In 1987, a young Will Oldham played a teenage preacher in John Sayles's 1920s-era West Virginia labor drama Matewan, and in a sense he's never stopped playing him. It was an incredibly affecting performance (perhaps the best in a film not hurting for great performances), and one in which Oldham -- with his lantern jaw and slightly feverish, bulge-eyed demeanor -- clearly felt comfortable with, so comfortable, perhaps, that he just decided to be that guy forever.
Under the various monikers Palace Brothers, Palace Music, Bonny Billy, and, most often, Bonnie "Prince" Billy, Oldham -- a Louisville, Kentucky native who, incidentally, took the photograph adorning the cover of Slint's epochal Spiderland -- has produced album after album of country-inflected, folk-damaged Americana, beginning with 1993's There is No-One What Will Take Care of You. I'm a pretty big fan of Oldham's many incarnations, but Viva Last Blues, his third album and the second using the Palace Music alias, is far and away my favorite, featuring all of Oldham's best tendencies (abstract yet achingly evocative lyrics, timeless-seeming melodies that feel dredged up from the earth itself) with few of his more common shortcomings (preciousness, forced authenticity). Viva Last Blues is a gorgeous, well-paced, almost cinematic assembly of songs preoccupied with death, loneliness, and deliverance.
"More Brother Rides" kicks off the Steve Albini-produced album with a woozy beat (drums are handled throughout by Sebadoh's Jason Lowenstein), sporadic barroom piano, and wavering guitar, as Oldham -- his voice recalling backwoods Appalachian winds and haunted wilderness homesteads -- croaks along with building fervor, "Friends come by and spend some hours/ And then back down to working/ At night, things come and have a life/ Not so silly, walking." The song sets the tone for the rest of the record: desperate, antiquated, celebratory, cracked.
"The Brute Choir," with its haunted waltz cadence and gently troubling melody is desolate and beautiful, Oldham mourning, "I never hurt someone so young/ And I never held someone so sweet/ Makes me want to holler with them/ All the way down." It's an album highlight. The next track, "The Mountain Low," is pretty hilarious, and sounds like Oldham poking fun at his own old-timey high-lonesome persona, as he sings (with a barely concealed smile), "If I could fuck a mountain/ Lord, I would fuck a mountain/ And I'd do it with a woman/ Of value." It's a lighthearted moment on an album heavy with foreboding and dread, a ray of light into an abandoned and darkening room.
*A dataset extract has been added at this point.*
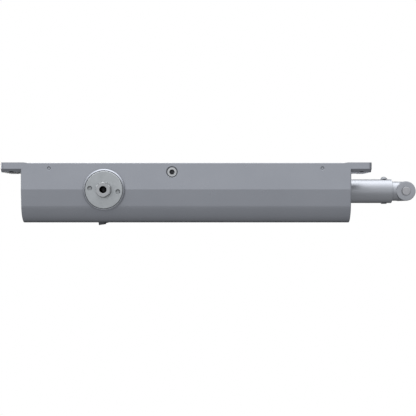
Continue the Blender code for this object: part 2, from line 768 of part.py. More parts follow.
def build_main_arm():
    """Everything that turns with the pinion outside the housing."""
    origin = (0, PINION_Y, ARM_Z)
    centre = (0, PINION_Y, 0)
    along = (0, PINION_Y, ARM_Z)
    spigot_r = TUBE_BORE_R - GAP
    hole_r = RIVET_R + GAP
    reach = TUBE_R + 4
    hub = rod("arm_hub", HUB_R, HUB_BOTTOM, HUB_TOP, ALONG_Z, centre, LARGE, 1.2, origin)
    spigot_end = HUB_RIVET_X + SPIGOT_LONG
    fuse(hub, rod("add_spigot", spigot_r, HUB_R / 2, spigot_end, ALONG_X, along, MEDIUM))
    socket = hexagon(HEX_FLATS + 2 * GAP, math.pi / 2)
    carve(
        hub,
        prism("cut_hub_hex", socket, HUB_BOTTOM - 3, HUB_WEB_BOTTOM, centre=centre),
        rod("cut_hub_counterbore", HUB_COUNTERBORE_R, HUB_WEB_TOP, HUB_TOP + 3, ALONG_Z, centre, MEDIUM),
        rod("cut_hub_bolt_hole", TAP_R, HUB_WEB_BOTTOM - 2, HUB_WEB_TOP + 2, ALONG_Z, centre, SMALL),
        rod("cut_hub_rivet", hole_r, -reach, reach, ALONG_Y, (HUB_RIVET_X, PINION_Y, ARM_Z), SMALL),
    )
    paint(hub, PAINT)

    section = [
        (TUBE_BORE_R, TUBE_LEFT),
        (TUBE_R - 0.3, TUBE_LEFT),
        (TUBE_R, TUBE_LEFT + 0.3),
        (TUBE_R, TUBE_RIGHT - 0.3),
        (TUBE_R - 0.3, TUBE_RIGHT),
        (TUBE_BORE_R, TUBE_RIGHT),
    ]
    tube = turned("arm_tube", section, ALONG_X, along, MEDIUM, origin)
    for end, x in (("hub", HUB_RIVET_X), ("elbow", ELBOW_RIVET_X)):
        carve(tube, rod(f"cut_tube_{end}", hole_r, -reach, reach, ALONG_Y, (x, PINION_Y, ARM_Z), SMALL))
        cross_rivet(f"{end}_rivet", x, (x, PINION_Y, ARM_Z))
    paint(tube, PAINT)

    elbow_centre = (ELBOW_X, PINION_Y, 0)
    elbow_origin = (ELBOW_X, PINION_Y, ARM_Z)
    fitting = eye("elbow_fitting", ELBOW_BOTTOM, ELBOW_TOP, elbow_centre, elbow_origin)
    spigot_end = ELBOW_RIVET_X - SPIGOT_LONG
    fuse(fitting, rod("add_elbow_rod", spigot_r, spigot_end, ELBOW_X, ALONG_X, along, MEDIUM))
    carve(
        fitting,
        rod("cut_elbow_pin", PIN_R + GAP, ELBOW_BOTTOM - 3, ELBOW_TOP + 3, ALONG_Z, elbow_centre, SMALL),
        rod("cut_elbow_rivet", hole_r, -reach, reach, ALONG_Y, (ELBOW_RIVET_X, PINION_Y, ARM_Z), SMALL),
    )
    paint(fitting, PAINT)

    head_low = ELBOW_BOTTOM - 1.3
    far_seat = FOREARM_TOP + GAP
    far_top = far_seat + 2.6
    section = [
        (0, head_low),
        (PIN_HEAD_R - 0.4, head_low),
        (PIN_HEAD_R, head_low + 0.4),
        (PIN_HEAD_R, ELBOW_BOTTOM - GAP),
        (PIN_R, ELBOW_BOTTOM - GAP),
        (PIN_R, far_seat),
        (PIN_FAR_HEAD_R, far_seat),
        (PIN_FAR_HEAD_R, far_top - 1.0),
        (PIN_FAR_HEAD_R - 1.4, far_top),
        (0, far_top),
    ]
    paint(turned("elbow_pin", section, ALONG_Z, elbow_centre, MEDIUM, elbow_origin), STEEL)
    low = ELBOW_TOP + GAP
    high = FOREARM_BOTTOM - GAP
    paint(collar("elbow_washer", PIN_R + GAP, 8.4, low, high, ALONG_Z, elbow_centre), BRASS)

    washer_top = HUB_WEB_TOP + GAP + 1.5
    paint(collar("arm_washer", TAP_R, 7.0, HUB_WEB_TOP + GAP, washer_top, ALONG_Z, centre), STEEL)
    section = [
        (0, HEX_TOP - TAP_DEEP + 2),
        (TAP_R - GAP, HEX_TOP - TAP_DEEP + 2),
        (TAP_R - GAP, washer_top + GAP),
        (5.0, washer_top + GAP),
        (5.0, HUB_TOP + 0.5),
        (4.4, HUB_TOP + 1.0),
        (0, HUB_TOP + 1.0),
    ]
    screw = turned("arm_screw", section, ALONG_Z, centre, MEDIUM, centre)
    carve(screw, prism("cut_arm_screw_socket", hexagon(5.0), HUB_TOP - 2, HUB_TOP + 4, ALONG_Z, centre))
    paint(screw, DARK_STEEL)


def build_forearm():
    """The adjustable second lever: a rod in a sleeve, held by a clamp screw."""
    elbow_centre = (ELBOW_X, PINION_Y, 0)
    elbow_origin = (ELBOW_X, PINION_Y, FOREARM_Z)
    along = (0, PINION_Y, FOREARM_Z)
    lever = eye("forearm_rod", FOREARM_BOTTOM, FOREARM_TOP, elbow_centre, elbow_origin)
    fuse(lever, rod("add_forearm_rod", ROD_R, ROD_LEFT, ELBOW_X - 6, ALONG_X, along, MEDIUM))
    low = FOREARM_BOTTOM - 3
    high = FOREARM_TOP + 3
    carve(lever, rod("cut_forearm_pin", PIN_R + GAP, low, high, ALONG_Z, elbow_centre, SMALL))
    paint(lever, BRIGHT)

    foot_centre = (FOOT_X, PINION_Y, 0)
    sleeve_origin = (FOOT_X, PINION_Y, FOREARM_Z)
    sleeve = eye("forearm_sleeve", FOREARM_BOTTOM, FOREARM_TOP, foot_centre, sleeve_origin)
    clamp_centre = (CLAMP_X, PINION_Y, FOREARM_Z)
    fuse(
        sleeve,
        rod("add_sleeve", SLEEVE_R, FOOT_X + 5, SLEEVE_RIGHT, ALONG_X, along, MEDIUM, 0.6),
        rod("add_clamp_boss", CLAMP_BOSS_R, ROD_R + 1.4, CLAMP_TOP, ALONG_Y, clamp_centre, MEDIUM),
    )
    carve(
        sleeve,
        rod("cut_sleeve_bore", ROD_R + GAP, SLEEVE_BORE_LEFT, SLEEVE_RIGHT + 5, ALONG_X, along, MEDIUM),
        rod("cut_sleeve_pin", PIN_R + GAP, low, high, ALONG_Z, foot_centre, SMALL),
        rod("cut_clamp", CLAMP_R + GAP, ROD_R - 2, CLAMP_TOP + 3, ALONG_Y, clamp_centre, SMALL),
    )
    paint(sleeve, PAINT)

    tip = ROD_R + GAP
    seat = CLAMP_TOP + GAP
    head_r = 5.2
    head_top = seat + 4.3
    chamfer = 0.6
    section = [
        (0, tip),
        (CLAMP_R - chamfer, tip),
        (CLAMP_R, tip + chamfer),
        (CLAMP_R, seat),
        (head_r, seat),
        (head_r, head_top - chamfer),
        (head_r - chamfer, head_top),
        (0, head_top),
    ]
    clamp = turned("clamp_screw", section, ALONG_Y, clamp_centre, MEDIUM, clamp_centre)
    socket = prism("cut_clamp_socket", hexagon(5.0), head_top - 3.1, head_top + 3, ALONG_Y, clamp_centre)
    paint(carve(clamp, socket), DARK_STEEL)


def foot_point(along, out):
    """A point of the foot in plan: along its base plate, and out from the pivot towards it."""
    x = FOOT_X + along * math.sin(FOOT_TURN) - out * math.cos(FOOT_TURN)
    y = PINION_Y + along * math.cos(FOOT_TURN) + out * math.sin(FOOT_TURN)
    return x, y


def build_foot():
    """An angle bracket: a base plate that is screwed down and a leg with the pivot."""
    origin = (FOOT_X, PINION_Y, FOREARM_Z)
    top = FOOT_BOTTOM + FOOT_THICK
    inner = FOOT_STANDOFF - FOOT_THICK
    base = [
        foot_point(-FOOT_HALF, inner),
        foot_point(FOOT_HALF, inner),
        foot_point(FOOT_HALF, FOOT_STANDOFF),
        foot_point(-FOOT_HALF, FOOT_STANDOFF),
    ]
    bracket = prism("foot_bracket", base, FOOT_BASE_BOTTOM, top, origin=origin)
    shoulder = inner - FOOT_LEG_STRAIGHT
    leg = [foot_point(-FOOT_LEG_HALF, inner + 1), foot_point(-FOOT_LEG_HALF, shoulder)]
    steps = 8
    first = math.radians(35)
    for step in range(steps + 1):
        turn = math.pi + first + (math.pi - 2 * first) * step / steps
        leg.append(foot_point(FOOT_EYE_R * math.cos(turn), FOOT_EYE_R * math.sin(turn)))
    leg += [foot_point(FOOT_LEG_HALF, shoulder), foot_point(FOOT_LEG_HALF, inner + 1)]
    fuse(bracket, prism("add_foot_leg", leg, FOOT_BOTTOM, top))
    foot_centre = (FOOT_X, PINION_Y, 0)
    carve(bracket, rod("cut_foot_pin", PIN_R + GAP, FOOT_BOTTOM - 3, top + 3, ALONG_Z, foot_centre, SMALL))
    outward = Matrix.Rotation(-FOOT_TURN, 3, 'Z') @ ALONG_X
    for index, reach in enumerate((-FOOT_HOLE_REACH, FOOT_HOLE_REACH)):
        x, y = foot_point(reach, FOOT_STANDOFF)
        centre = (x, y, FOOT_HOLE_Z)
        carve(bracket, rod(f"cut_foot_screw_{index}", FOOT_HOLE_R, -8, 12, outward, centre, SMALL))
    paint(bracket, FOOT_PAINT)

    washer_low = top + GAP
    washer_high = washer_low + FOOT_WASHER_THICK
    washer = collar("foot_washer", PIN_R + GAP, FOOT_WASHER_R, washer_low, washer_high, ALONG_Z, foot_centre)
    paint(washer, STEEL)
    tip = FOREARM_BOTTOM + 0.4
    head_low = washer_high + GAP
    head_top = head_low + 2.6
    section = [
        (0, tip),
        (PIN_R - 0.5, tip),
        (PIN_R, tip + 0.5),
        (PIN_R, head_low),
        (FOOT_PIN_HEAD_R, head_low),
        (FOOT_PIN_HEAD_R, head_top - 1.0),
        (FOOT_PIN_HEAD_R - 1.2, head_top),
        (0, head_top),
    ]
    paint(turned("foot_pin", section, ALONG_Z, foot_centre, MEDIUM, origin), STEEL)


def main():
    clear_scene()
    build_housing()
    build_end_plugs()
    build_pinion_supports()
    build_pinion()
    build_piston()
    build_spring()
    build_spring_adjuster()
    build_valves()
    build_main_arm()
    build_forearm()
    build_foot()


main()
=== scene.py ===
"""Surface-mounted door closer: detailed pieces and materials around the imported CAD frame.

Sizes are in millimetres.  +X runs along the body towards the spring end, -Y
points into the door and +Z is the pinion's axis, up towards the arm.  The
camera looks up along +Z at the end of the pinion, with the door side on top.
"""
import json
import math

import bmesh
import bpy
from mathutils import Matrix, Vector


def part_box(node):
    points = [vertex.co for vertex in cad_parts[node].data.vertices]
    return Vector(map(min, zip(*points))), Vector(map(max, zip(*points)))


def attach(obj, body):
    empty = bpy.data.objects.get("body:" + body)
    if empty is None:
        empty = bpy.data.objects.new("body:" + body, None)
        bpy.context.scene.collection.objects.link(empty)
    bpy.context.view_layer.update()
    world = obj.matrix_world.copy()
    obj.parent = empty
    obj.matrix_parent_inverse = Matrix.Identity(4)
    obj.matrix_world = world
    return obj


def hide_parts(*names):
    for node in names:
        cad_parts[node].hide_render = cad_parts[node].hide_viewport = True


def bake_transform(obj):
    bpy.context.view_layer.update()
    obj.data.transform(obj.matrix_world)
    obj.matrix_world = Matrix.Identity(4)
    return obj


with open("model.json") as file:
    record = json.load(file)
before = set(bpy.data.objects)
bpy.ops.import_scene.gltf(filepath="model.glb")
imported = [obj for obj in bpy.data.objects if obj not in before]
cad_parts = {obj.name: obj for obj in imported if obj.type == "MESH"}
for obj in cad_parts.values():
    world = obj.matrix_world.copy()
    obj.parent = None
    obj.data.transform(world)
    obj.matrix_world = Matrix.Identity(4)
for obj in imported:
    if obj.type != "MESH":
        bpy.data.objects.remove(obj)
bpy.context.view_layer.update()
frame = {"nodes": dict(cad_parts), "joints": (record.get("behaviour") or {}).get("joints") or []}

MM = 0.001
ALONG_Z = Matrix(((1, 0, 0), (0, 1, 0), (0, 0, 1)))
ALONG_X = Matrix(((0, 0, 1), (1, 0, 0), (0, 1, 0)))
ALONG_Y = Matrix(((0, 1, 0), (0, 0, 1), (1, 0, 0)))
FINE = 96
ROUND = 64
SMALL = 40

joint_places = {
    joint["name"]: Vector(joint["pos_m"]) / MM for joint in frame["joints"] if "pos_m" in joint
}


def low(node):
    """The lowest corner of a CAD node's box at rest, in millimetres."""
    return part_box(node)[0] / MM


def high(node):
    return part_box(node)[1] / MM


def middle(node):
    return (low(node) + high(node)) / 2


# ---------------------------------------------------------------- mesh tools


def finish_mesh(name, shape, origin=(0, 0, 0)):
    """A bmesh in world millimetres becomes an object with its origin at the given point."""
    bmesh.ops.recalc_face_normals(shape, faces=shape.faces)
    bmesh.ops.translate(shape, verts=shape.verts, vec=[-value for value in origin])
    bmesh.ops.scale(shape, verts=shape.verts, vec=(MM, MM, MM))
    mesh = bpy.data.meshes.new(name)
    shape.to_mesh(mesh)
    shape.free()
    piece = bpy.data.objects.new(name, mesh)
    piece.location = [value * MM for value in origin]
    bpy.context.scene.collection.objects.link(piece)
    return piece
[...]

A dolorous ballad of betrayal and revenge, "Tonight's Decision (And Hereafter)" is one of the most gutting tunes on Viva Last Blues. As the various instruments piece together a rickety accompaniment, Oldham asks "Where are my friends?/ And where is my family?" before desperately answering his own question: "They've all gone away/ And it is I who have left them." "Work Hard/Play Hard" follows it up with a far brighter tone and a rollicking rhythm, joyously crunchy guitars and crashing cymbals punctuating Oldham's crazily uplifting vocals. It's what passes here for a party jam.
And then comes "New Partner," one of the best songs Oldham -- or anyone, really -- could ever hope to compose. It's a gently driving lullaby, with an otherworldly melody and incredible lyrics mapping out a faltering relationship with alarmingly precise images and phrases. "Well I would not have moved if I'd known you were here/ It's some special action with motives unclear/ Now you'll haunt me, you'll haunt me 'til I've paid for what I've done/ It's a payment which precludes the having of fun" crushingly declares Oldham, laying the listener to waste with his wounded delivery. A thing of rare and perfect beauty, this, to which the remainder of the record -- while certainly excellent -- cannot help but pale in comparison.
I've listened to a lot of Will Oldham over the years, much of which I've found irritating even as I've enjoyed it. Viva Last Blues is different, though, capturing Oldham at the height of his powers, nailing his specific shtick with a grace and elegance he's never attained, in my humble opinion, again. This is his Platonic ideal.